Preocupa-me sobremodo que as
pessoas são instigadas à leitura da Bíblia, sem que haja instrução sobre o que
é ler a Bíblia. Fica muito simples dizer a alguém: leia, que o Espírito Santo
lhe esclarecerá. Claro que o Espírito Santo esclarecerá àquele que não teve
possibilidade de ser levado à meditação. Mas, acredito que haverá profunda
falha naqueles que, podendo esclarecer sobre a maneira correta de leitura
bíblica, simplesmente não o fazem.
Quando o Senhor Jesus proferiu
a sua ordem à igreja, intimando-a a pregar o evangelho disse: “Ide, ensinai
[...] ensinando-as...” (Mt 28.19-20). É necessário que haja ensinadores da
Palavra de Deus. Evangelizar é ensinar. Há necessidade de mestres! “Porque,
devendo já ser mestres pelo tempo, ainda necessitais de que se vos torne a
ensinar quais sejam os rudimentos das palavras de Deus;...” (Hb 5.12).
É preciso que a igreja deixe
de agir como a mãe desinteressada, que diz ao filho: “Tem comida lá na
cozinha”. É necessário que ela ensine ao filho como deve servir-se, como deve
alimentar-se etc. A igreja tem que levar o crente, por meio do ensino, à
meditação na Palavra cujo resultado é o crescimento espiritual, social, moral,
caminhando para a estatura de varão perfeito (Ef 4.13).

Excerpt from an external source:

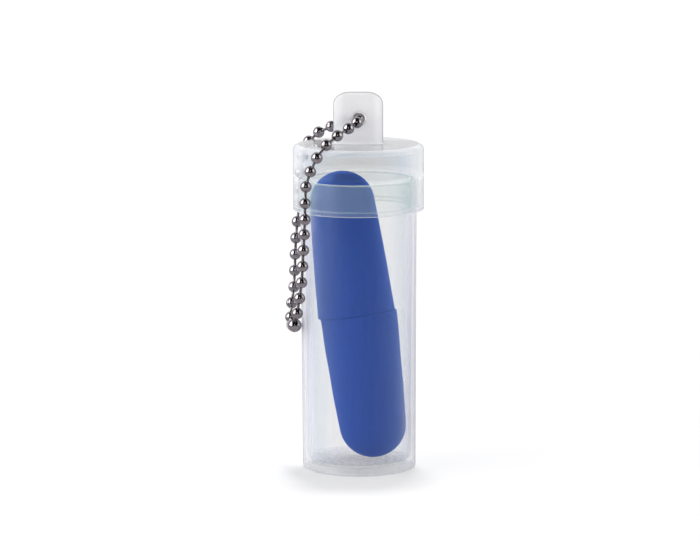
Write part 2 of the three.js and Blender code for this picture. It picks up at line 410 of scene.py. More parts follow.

Pessoas há que ficam felizes
porque já leram toda a Bíblia; entretanto, muitas dessas leituras não fizeram
efeito.
Ao lado de uma leitura sequencial
da Bíblia, é preciso que se faça constante leitura meditativa, analítica,
estudiosa - à moda dos bereanos (At 17.11). Sobretudo, um trabalho em espírito
de oração, a fim de que a racionalidade de Deus se revele ao espírito humano.
“Por esta razão, nós também, desde o dia em que o ouvimos, não cessamos de orar
por vós e de pedir que sejais cheios do conhecimento da sua vontade, em toda a
sabedoria e inteligência espiritual; para que possais andar dignamente diante
do Senhor, agradando-lhe em tudo, frutificando em toda boa obra e crescendo no
conhecimento de Deus;...” (Cl 1.9-10).